Pelaku diwajibkan mengganti kerugian, dan kasus dihentikan demi tercapainya perdamaian.Contoh lain penerapan konsep restorative justice yaitu pada kasus tindak pidana ringan oleh Anak. Anak yang terlibat tindak pidana ringan, seperti perkelahian atau pencurian kecil, diarahkan untuk mediasi dengan korban dan diberi pembinaan tanpa
harus masuk penjara.

Pendekatan ini mengurangi beban lembaga pemasyarakatan dalam mengurangi overkapasitas, memulihkan hubungan sosial, dan sekaligus memberikan rasa keadilan yang lebih humanis bagi masyarakat. Langkah ini selaras dengan teori hukum progresif yang bertujuan menciptakan sistem peradilan yang lebih inklusif dan berorientasi pada solusi.

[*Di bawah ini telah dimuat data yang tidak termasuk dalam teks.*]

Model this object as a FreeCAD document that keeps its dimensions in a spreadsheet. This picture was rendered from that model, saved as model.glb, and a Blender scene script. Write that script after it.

Prof. Satjipto Rahardjo, tokoh hukum progresif di Indonesia, mendasari pendekatan hukum pada prinsip:

1) Hukum untuk Manusia, Bukan Sebaliknya
Hukum tidak boleh menjadi alat yang kaku, tetapi harus melayani keadilan yang
hidup dalam masyarakat. Dalam konteks ini, restoratif justice dianggap lebih
humanis dibanding pendekatan hukum retributif.

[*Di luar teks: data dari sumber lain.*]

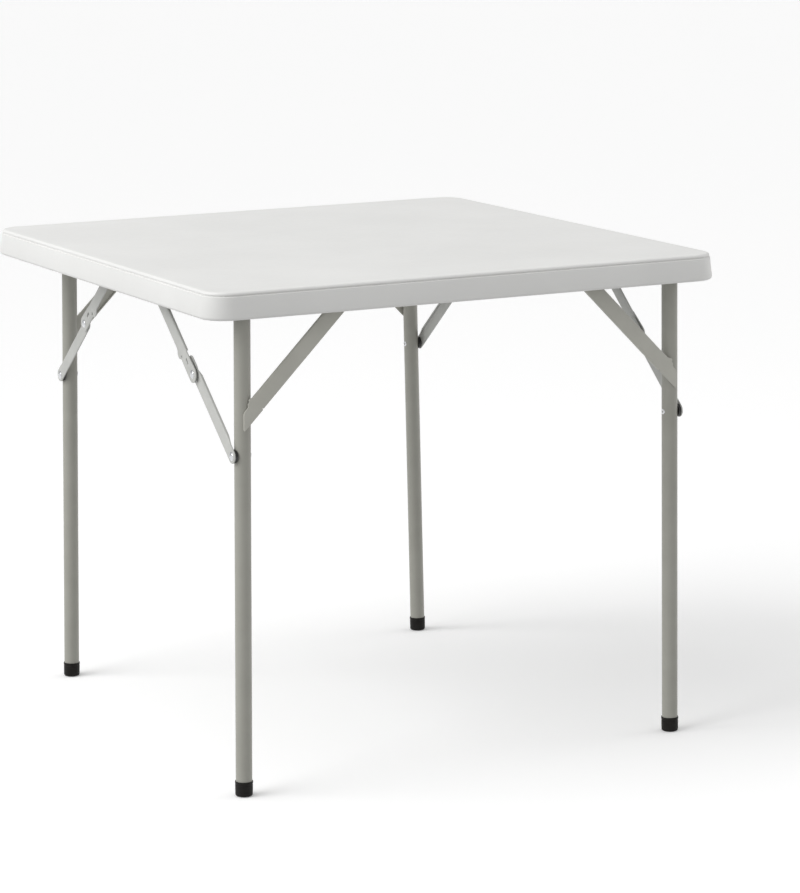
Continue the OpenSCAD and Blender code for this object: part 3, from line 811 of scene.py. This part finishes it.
def tubular_profile(ring_z):
    """From the bore's floor, over the rolled ring, and along the shank to its outer end at zero."""
    bore = [(0, ring_z + 0.8 * MM), (1.7 * MM, ring_z + 0.6 * MM), (2.0 * MM, ring_z - 0.3 * MM)]
    ring = [(2.5 * MM, ring_z - 0.65 * MM), (3.5 * MM, ring_z - 0.6 * MM), (4.2 * MM, ring_z - 0.2 * MM)]
    ring += [(RING_R, ring_z + 0.4 * MM), (RING_R, ring_z + 1.6 * MM), (PIN_R, ring_z + 1.8 * MM)]
    return [*bore, *ring, (PIN_R, -0.3 * MM), (PIN_R - 0.3 * MM, 0), (0, 0)]


for rear in (False, True):
    rank = names(False, rear)[0]
    lo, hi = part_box(f"{rank}_leg_rivets")
    shape = tubular_profile(-2 * leg_line(rear)[2] - RING_REACH)
    bm = bmesh.new()
    for side in (1, -1):
        line = Matrix.Translation((side * hi.x, -abs(lo.y + hi.y) / 2, (lo.z + hi.z) / 2))
        turned(bm, shape, line @ Matrix.Rotation(side * math.pi / 2, 4, "Y"), segments=36)
    add_piece(f"{rank}_tubular_rivets", bm, zinc, f"{rank}_frame", [f"{rank}_leg_rivets"], rear=rear)
print("tubular rivets set")

# %% [markdown]
# ## Corner braces
# A corner brace is a strip of sheet with both long edges folded in.  Its lower end lies flat on
# the front of the leg, cut upright a little past the leg's centre with a small wavy notch above,
# and is welded there.  Its top end is cut level and welded to the cross tube's gusset.

# %% Outline of a corner brace, inboard and up from where its centre line meets the leg's
BRACE_W, BRACE_T, BRACE_LIP = 24 * MM, 1.8 * MM, 4.4 * MM
BRACE_DROP, BRACE_GAP = 184 * MM, 0.4 * MM
CUT = -3.2 * MM
FLAT_END = 26 * MM
DIAG = math.sqrt(0.5)
REACH = BRACE_W / 2 / DIAG
TRIM = 2.0 * MM / DIAG
STEP = 1 * MM
NOTCH_MM = [
    (12.0, 12.0), (8.6, 10.8), (5.4, 10.0), (3.6, 7.6), (4.6, 4.6), (2.2, 1.8), (3.0, -1.8), (0.4, -5.2),
    (-1.8, -7.4),
]


def brace_outline(rise):
    """Up the lower edge, across the level top, and down the upper edge to the notch."""
    lower = [
        (CUT, CUT - REACH + STEP), (CUT + STEP, CUT - REACH + STEP), (FLAT_END, FLAT_END - REACH),
        (FLAT_END + STEP - TRIM / 2, FLAT_END + STEP - REACH + TRIM / 2),
    ]
    level = [(rise + REACH - TRIM, rise), (rise - REACH + TRIM, rise)]
    upper = [
        (FLAT_END + TRIM / 2 - STEP, FLAT_END + REACH - TRIM / 2 - STEP),
        (FLAT_END - 2 * STEP, FLAT_END - 2 * STEP + REACH),
    ]
    notch = [(u * MM, v * MM + REACH) for u, v in NOTCH_MM]
    return [*lower, *level, *upper, *notch, (CUT, -9.8 * MM + REACH)]


print("brace outline has", len(brace_outline(0.1)), "points")

# %% Where a corner brace lies
def brace_place(rear):
    """Where the centre lines of brace and leg meet, on the leg's front, with the height left above."""
    foot, head, radius = leg_line(rear)
    z = TOP_Z - BRACE_DROP
    x = foot.x + (head.x - foot.x) * z / head.z
    return Vector((x, foot.y - radius - BRACE_GAP, z)), head.z - z


def brace_maps(at):
    """Two maps to the world: (inboard, up, out) for the sheet and (along, across, out) for its lips."""
    def upright(inboard, up, out):
        return at + Vector((-inboard, -out, up))

    def slanted(along, across, out):
        return upright((along - across) * DIAG, (along + across) * DIAG, out)

    return upright, slanted


print("front corner brace meets its leg at", [round(c, 4) for c in brace_place(False)[0]])

# %% Corner braces
UPPER_START, LOWER_START = 26.5 * MM, 27 * MM
BRACE_SOFT = 0.5 * MM
BRACE_LIP_RUN = (1 * MM, 2 * MM)
for left, rear in CORNERS:
    rank, hand = names(left, rear)
    at, rise = brace_place(rear)
    upright, slanted = brace_maps(at)
    bm = bmesh.new()
    pressed(bm, [brace_outline(rise)], BRACE_T, BRACE_SOFT, upright)
    for edge_v, start in ((BRACE_W / 2, UPPER_START), (-BRACE_W / 2, LOWER_START)):
        stop = rise / DIAG - edge_v - STEP
        folded_lip(bm, start, stop, edge_v, BRACE_LIP, BRACE_T, slanted, BRACE_LIP_RUN)
    add_piece(f"{rank}_{hand}_corner_strut", bm, brace_lit_copy_of_frame_paint, f"{rank}_frame",
              [f"{rank}_{hand}_corner_brace"], left, rear)
print("corner braces rise", round(rise * 1000, 1), "mm from the leg")

# %% Welds at the foot of each corner brace
BEAD_R = 0.9 * MM
for left, rear in CORNERS:
    rank, hand = names(left, rear)
    at, rise = brace_place(rear)
    beside = at + Vector((0.3 * MM - CUT, 0, 0))
    low, high = -1.5 * MM - REACH, REACH - 10.5 * MM
    bm = bmesh.new()
    bead(bm, beside + Vector((0, 0, low)), beside + Vector((0, 0, high)), BEAD_R)
    add_piece(f"{rank}_{hand}_brace_weld", bm, brace_lit_copy_of_frame_paint, f"{rank}_frame", (), left, rear)
print("brace welds", round((high - low) * 1000, 1), "mm long")

# %% [markdown]
# ## Carried-over pieces
# The rails, gussets, screws, pivot pins, washers and plugs already have their true shape, so they
# keep it and only get a finish.

# %% Finishes for the pieces that keep their shape
kept = {
    frame_paint: ["left_rail", "right_rail", "front_gussets", "rear_gussets"],
    zinc: ["rail_screws", "brace_pivot_pins"],
    nylon: ["front_leg_washers", "rear_leg_washers"],
    black_cap: ["front_axle_plugs", "rear_axle_plugs", "front_leg_caps", "rear_leg_caps"],
}
for finish_used, nodes in kept.items():
    for node in nodes:
        piece = frame["nodes"][node]
        piece.data.materials.clear()
        piece.data.materials.append(finish_used)
print("kept", sum(len(nodes) for nodes in kept.values()), "pieces as they are")

# %% [markdown]
# ## Floor and light
# A wide pale floor is the whole background, because the camera looks down.  It glows a little and
# throws no light back up, so it stays white while the underside keeps its shade.  A broad sun from
# the left gives the bright left rim and the darker front, a weak one from the right lifts the far
# sides, a panel overhead lights the near half of the top, and an even sky fills the rest.

# %% Floor
FLOOR_HALF = 60
FLOOR_GLOW = 0.13

floor_bm = bmesh.new()
bmesh.ops.create_grid(floor_bm, x_segments=1, y_segments=1, size=FLOOR_HALF)
floor_mesh = bpy.data.meshes.new("floor")
floor_bm.to_mesh(floor_mesh)
floor_bm.free()
floor = bpy.data.objects.new("floor", floor_mesh)
bpy.context.scene.collection.objects.link(floor)
floor.visible_diffuse = False
pale = bpy.data.materials.new("pale_floor")
pale.use_nodes = True
paper = pale.node_tree.nodes["Principled BSDF"]
paper.inputs["Base Color"].default_value = (0.96, 0.96, 0.96, 1)
paper.inputs["Roughness"].default_value = 0.9
paper.inputs["Specular IOR Level"].default_value = 0.1
paper.inputs["Emission Color"].default_value = (1, 1, 1, 1)
paper.inputs["Emission Strength"].default_value = FLOOR_GLOW
floor_mesh.materials.append(pale)
print("floor laid,", 2 * FLOOR_HALF, "m across")

# %% Light
SKY = 0.54

world = bpy.data.worlds.new("studio")
bpy.context.scene.world = world
world.use_nodes = True
sky = world.node_tree.nodes["Background"]
sky.inputs["Color"].default_value = (1, 1, 1, 1)
sky.inputs["Strength"].default_value = SKY


def hang(lamp, towards, place=(0, 0, 0)):
    """Puts a lamp at a place, so that its light comes from the direction towards."""
    holder = bpy.data.objects.new(lamp.name, lamp)
    holder.location = place
    holder.rotation_mode = "QUATERNION"
    holder.rotation_quaternion = Vector(towards).to_track_quat("Z", "Y")
    bpy.context.scene.collection.objects.link(holder)


def sun(name, towards, strength, spread):
    lamp = bpy.data.lights.new(name, "SUN")
    lamp.energy = strength
    lamp.angle = math.radians(spread)
    hang(lamp, towards)


def panel(name, place, strength, size):
    """A square panel of light, aimed at the middle of the top."""
    lamp = bpy.data.lights.new(name, "AREA")
    lamp.energy = strength
    lamp.size = size
    hang(lamp, Vector(place) - Vector((0, 0, TOP_Z)), place)


sun("window", towards=(-0.80, 0.05, 0.52), strength=1.6, spread=50)
sun("fill", towards=(0.95, -0.12, 0.25), strength=0.6, spread=40)
panel("near_panel", place=(-1.2, 0.2, 3.0), strength=18, size=2.0)
bpy.context.scene.view_settings.view_transform = "Standard"
print("lights set")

2) Pentingnya Kearifan Lokal Dalam masyarakat Indonesia yang kaya dengan tradisi musyawarah dan gotongroyong, pendekatan restoratif justice dianggap lebih relevan karena mengedepankan penyelesaian konflik melalui dialog dan kesepakatan bersama, Menurut Satjipto Rahardjo, keadilan bukan hanya soal kepatuhan terhadap norma hukum tertulis, tetapi juga keadilan substantif yang dirasakan masyarakat. Dengan demikian, penerapan restoratif justice dalam berbagai konteks mampu mencerminkan keadilan yang hidup (living law) di tengah masyarakat.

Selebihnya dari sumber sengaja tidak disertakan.